**To do:** Write out only the span of lines that begins at the line with "for name, solid" and ends at the line with "# round it rather than a colour of its own.". Keep both end lines, word for word.

════

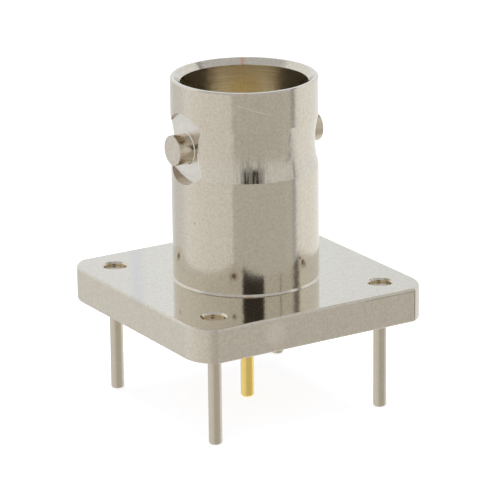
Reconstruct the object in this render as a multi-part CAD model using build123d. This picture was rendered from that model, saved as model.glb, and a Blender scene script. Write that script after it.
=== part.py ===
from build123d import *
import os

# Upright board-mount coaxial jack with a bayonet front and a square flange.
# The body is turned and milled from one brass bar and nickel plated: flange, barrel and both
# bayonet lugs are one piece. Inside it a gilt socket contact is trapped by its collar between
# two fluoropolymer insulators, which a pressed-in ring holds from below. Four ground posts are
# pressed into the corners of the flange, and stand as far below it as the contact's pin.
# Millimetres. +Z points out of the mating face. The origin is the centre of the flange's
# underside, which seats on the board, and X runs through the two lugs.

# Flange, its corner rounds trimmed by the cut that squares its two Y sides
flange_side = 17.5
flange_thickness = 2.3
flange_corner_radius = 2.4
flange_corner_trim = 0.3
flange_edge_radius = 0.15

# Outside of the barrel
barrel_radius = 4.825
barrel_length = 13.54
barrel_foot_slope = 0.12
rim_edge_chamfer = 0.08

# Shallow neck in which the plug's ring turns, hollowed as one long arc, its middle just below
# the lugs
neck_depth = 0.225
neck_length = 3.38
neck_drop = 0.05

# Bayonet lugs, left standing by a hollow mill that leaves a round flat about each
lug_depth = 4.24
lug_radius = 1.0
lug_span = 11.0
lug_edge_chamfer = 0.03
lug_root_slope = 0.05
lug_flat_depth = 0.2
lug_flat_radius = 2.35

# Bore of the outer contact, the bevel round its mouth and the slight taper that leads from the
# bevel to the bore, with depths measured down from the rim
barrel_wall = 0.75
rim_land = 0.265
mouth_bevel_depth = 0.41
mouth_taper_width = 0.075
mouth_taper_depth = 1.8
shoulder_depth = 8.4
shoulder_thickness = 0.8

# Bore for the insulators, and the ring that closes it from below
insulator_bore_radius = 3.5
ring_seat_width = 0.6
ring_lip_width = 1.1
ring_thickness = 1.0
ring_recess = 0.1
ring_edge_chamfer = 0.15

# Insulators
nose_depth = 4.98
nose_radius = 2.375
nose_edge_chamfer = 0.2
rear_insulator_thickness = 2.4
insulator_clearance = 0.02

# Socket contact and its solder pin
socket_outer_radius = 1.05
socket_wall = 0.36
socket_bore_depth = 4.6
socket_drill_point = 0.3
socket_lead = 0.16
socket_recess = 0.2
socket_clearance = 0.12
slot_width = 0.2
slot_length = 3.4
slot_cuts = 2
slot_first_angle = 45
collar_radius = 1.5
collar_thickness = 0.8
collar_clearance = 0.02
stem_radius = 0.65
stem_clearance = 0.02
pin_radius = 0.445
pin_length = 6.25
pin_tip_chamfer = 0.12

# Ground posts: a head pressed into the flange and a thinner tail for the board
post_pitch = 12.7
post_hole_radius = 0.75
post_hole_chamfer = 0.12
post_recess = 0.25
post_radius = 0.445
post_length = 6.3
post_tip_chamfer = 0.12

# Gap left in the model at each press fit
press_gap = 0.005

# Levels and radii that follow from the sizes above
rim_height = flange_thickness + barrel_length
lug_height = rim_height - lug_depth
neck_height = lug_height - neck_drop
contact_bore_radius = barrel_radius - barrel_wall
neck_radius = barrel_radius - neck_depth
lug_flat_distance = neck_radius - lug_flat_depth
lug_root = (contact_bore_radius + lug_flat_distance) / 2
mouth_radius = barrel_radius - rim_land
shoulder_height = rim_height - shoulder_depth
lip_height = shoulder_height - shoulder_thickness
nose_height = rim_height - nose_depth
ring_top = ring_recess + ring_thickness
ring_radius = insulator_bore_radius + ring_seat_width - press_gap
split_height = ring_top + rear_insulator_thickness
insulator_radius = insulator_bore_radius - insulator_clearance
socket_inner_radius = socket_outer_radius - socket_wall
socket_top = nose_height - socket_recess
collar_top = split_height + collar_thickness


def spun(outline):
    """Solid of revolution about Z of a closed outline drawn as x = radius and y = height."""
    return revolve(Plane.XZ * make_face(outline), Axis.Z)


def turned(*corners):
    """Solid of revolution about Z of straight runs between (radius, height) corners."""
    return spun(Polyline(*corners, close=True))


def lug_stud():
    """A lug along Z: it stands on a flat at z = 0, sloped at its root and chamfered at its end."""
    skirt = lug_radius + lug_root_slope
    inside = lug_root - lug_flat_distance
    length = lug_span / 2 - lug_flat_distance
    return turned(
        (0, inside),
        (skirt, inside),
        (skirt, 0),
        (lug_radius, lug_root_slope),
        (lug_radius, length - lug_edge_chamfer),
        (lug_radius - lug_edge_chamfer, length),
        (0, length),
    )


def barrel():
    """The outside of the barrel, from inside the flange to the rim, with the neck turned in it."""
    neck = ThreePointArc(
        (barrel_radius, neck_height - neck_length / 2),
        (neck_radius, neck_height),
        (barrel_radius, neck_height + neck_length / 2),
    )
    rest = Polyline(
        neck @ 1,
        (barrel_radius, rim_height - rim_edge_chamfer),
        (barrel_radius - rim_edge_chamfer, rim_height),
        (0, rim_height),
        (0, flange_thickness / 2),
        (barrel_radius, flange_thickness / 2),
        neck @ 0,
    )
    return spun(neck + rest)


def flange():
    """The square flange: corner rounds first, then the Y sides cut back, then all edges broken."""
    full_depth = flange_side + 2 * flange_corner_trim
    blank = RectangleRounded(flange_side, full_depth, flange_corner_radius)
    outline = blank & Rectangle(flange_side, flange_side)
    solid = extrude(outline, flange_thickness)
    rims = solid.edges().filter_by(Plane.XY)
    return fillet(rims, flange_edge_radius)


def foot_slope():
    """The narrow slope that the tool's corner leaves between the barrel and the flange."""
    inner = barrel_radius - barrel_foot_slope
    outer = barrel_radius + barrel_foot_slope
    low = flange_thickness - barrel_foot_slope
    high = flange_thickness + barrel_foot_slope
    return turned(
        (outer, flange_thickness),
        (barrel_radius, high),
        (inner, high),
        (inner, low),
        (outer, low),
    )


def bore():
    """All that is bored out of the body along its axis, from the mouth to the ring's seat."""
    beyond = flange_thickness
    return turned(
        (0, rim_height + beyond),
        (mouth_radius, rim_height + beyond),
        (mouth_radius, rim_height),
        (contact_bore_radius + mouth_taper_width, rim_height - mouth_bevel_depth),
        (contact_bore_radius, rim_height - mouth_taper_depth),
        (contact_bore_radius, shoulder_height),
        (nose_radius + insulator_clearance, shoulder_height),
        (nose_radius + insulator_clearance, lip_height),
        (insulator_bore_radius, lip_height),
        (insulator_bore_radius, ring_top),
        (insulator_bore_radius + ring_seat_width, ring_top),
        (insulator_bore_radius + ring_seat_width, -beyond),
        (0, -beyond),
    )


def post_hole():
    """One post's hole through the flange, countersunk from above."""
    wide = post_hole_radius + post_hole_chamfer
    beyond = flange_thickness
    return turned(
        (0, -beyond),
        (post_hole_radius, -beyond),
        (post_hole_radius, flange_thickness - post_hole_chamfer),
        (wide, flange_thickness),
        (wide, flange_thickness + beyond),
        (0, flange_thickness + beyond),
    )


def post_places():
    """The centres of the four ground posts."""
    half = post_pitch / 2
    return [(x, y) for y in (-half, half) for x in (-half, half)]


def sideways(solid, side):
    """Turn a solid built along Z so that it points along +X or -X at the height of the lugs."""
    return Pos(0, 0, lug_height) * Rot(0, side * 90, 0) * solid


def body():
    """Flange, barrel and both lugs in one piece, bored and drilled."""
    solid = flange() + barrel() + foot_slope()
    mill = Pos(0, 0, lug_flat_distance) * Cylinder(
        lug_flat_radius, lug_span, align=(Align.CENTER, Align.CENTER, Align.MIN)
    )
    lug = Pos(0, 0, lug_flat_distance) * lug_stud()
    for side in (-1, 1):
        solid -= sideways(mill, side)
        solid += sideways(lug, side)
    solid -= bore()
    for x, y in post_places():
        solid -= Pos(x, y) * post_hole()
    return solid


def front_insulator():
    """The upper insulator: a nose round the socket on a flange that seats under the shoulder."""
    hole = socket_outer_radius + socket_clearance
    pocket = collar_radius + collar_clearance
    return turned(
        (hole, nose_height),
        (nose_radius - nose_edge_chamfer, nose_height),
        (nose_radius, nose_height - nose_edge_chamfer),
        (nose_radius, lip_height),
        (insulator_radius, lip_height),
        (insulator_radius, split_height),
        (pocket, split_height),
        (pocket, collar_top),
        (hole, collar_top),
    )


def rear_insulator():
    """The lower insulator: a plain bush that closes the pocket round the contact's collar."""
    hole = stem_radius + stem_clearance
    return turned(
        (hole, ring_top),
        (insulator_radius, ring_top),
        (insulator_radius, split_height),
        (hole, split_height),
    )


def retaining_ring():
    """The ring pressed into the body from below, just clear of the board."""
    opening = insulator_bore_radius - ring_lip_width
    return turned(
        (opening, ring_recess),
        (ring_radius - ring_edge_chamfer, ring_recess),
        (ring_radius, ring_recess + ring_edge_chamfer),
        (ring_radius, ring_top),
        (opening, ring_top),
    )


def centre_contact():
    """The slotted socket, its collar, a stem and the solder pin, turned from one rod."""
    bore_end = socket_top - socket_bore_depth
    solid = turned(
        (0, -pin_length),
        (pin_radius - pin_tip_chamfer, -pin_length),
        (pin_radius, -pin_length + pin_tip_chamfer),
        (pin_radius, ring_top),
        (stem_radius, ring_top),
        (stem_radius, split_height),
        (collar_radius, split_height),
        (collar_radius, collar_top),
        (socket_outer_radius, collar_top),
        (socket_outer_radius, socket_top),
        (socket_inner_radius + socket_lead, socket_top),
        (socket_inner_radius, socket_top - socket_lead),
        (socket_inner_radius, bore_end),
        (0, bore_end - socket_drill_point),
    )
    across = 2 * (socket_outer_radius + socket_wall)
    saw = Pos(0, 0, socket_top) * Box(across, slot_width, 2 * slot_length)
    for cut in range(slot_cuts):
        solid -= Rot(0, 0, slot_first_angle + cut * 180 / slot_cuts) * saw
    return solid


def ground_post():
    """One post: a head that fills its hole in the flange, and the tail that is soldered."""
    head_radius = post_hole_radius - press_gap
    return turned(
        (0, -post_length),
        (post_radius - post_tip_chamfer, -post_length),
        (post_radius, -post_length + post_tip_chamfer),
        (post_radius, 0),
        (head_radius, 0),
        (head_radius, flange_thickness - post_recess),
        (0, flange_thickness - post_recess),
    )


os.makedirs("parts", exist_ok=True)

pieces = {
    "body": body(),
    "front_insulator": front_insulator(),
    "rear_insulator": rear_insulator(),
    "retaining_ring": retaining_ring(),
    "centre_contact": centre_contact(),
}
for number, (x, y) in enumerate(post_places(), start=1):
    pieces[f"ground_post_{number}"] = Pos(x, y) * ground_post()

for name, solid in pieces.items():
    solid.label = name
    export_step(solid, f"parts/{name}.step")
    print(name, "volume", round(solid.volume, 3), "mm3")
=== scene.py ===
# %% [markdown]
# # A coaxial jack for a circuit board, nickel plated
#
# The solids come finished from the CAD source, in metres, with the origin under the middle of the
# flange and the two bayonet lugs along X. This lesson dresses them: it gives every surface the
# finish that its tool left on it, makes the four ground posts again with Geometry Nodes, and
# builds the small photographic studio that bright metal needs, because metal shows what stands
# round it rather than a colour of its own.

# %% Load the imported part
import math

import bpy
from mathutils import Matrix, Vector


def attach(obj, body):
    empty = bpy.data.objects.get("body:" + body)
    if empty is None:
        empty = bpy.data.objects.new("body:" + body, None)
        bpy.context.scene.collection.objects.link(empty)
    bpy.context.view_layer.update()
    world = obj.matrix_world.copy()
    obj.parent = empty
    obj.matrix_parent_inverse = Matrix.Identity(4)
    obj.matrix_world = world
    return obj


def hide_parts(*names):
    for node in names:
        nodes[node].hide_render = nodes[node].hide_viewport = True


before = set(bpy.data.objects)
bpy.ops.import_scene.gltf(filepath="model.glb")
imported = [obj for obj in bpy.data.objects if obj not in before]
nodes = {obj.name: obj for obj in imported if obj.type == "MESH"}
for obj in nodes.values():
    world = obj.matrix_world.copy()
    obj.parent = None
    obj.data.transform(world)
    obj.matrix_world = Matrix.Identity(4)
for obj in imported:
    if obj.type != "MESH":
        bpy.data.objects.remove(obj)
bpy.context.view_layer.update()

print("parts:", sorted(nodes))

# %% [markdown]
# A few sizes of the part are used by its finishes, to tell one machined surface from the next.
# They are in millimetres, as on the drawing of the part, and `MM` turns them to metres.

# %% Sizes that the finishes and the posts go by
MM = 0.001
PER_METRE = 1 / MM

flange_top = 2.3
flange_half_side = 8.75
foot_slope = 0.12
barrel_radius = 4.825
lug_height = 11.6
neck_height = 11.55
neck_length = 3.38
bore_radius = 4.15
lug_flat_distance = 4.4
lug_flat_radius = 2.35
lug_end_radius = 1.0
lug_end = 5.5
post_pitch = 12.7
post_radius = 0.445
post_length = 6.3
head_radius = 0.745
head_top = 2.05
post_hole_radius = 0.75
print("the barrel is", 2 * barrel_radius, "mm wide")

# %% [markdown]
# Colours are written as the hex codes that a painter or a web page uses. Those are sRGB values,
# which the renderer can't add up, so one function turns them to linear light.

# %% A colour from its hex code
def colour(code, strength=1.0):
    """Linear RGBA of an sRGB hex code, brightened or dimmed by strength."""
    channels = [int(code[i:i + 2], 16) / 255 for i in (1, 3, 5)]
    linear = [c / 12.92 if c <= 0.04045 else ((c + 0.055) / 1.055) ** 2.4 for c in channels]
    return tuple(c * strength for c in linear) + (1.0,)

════

**Correct result:**
for name, solid in pieces.items():
    solid.label = name
    export_step(solid, f"parts/{name}.step")
    print(name, "volume", round(solid.volume, 3), "mm3")
=== scene.py ===
# %% [markdown]
# # A coaxial jack for a circuit board, nickel plated
#
# The solids come finished from the CAD source, in metres, with the origin under the middle of the
# flange and the two bayonet lugs along X. This lesson dresses them: it gives every surface the
# finish that its tool left on it, makes the four ground posts again with Geometry Nodes, and
# builds the small photographic studio that bright metal needs, because metal shows what stands
# round it rather than a colour of its own.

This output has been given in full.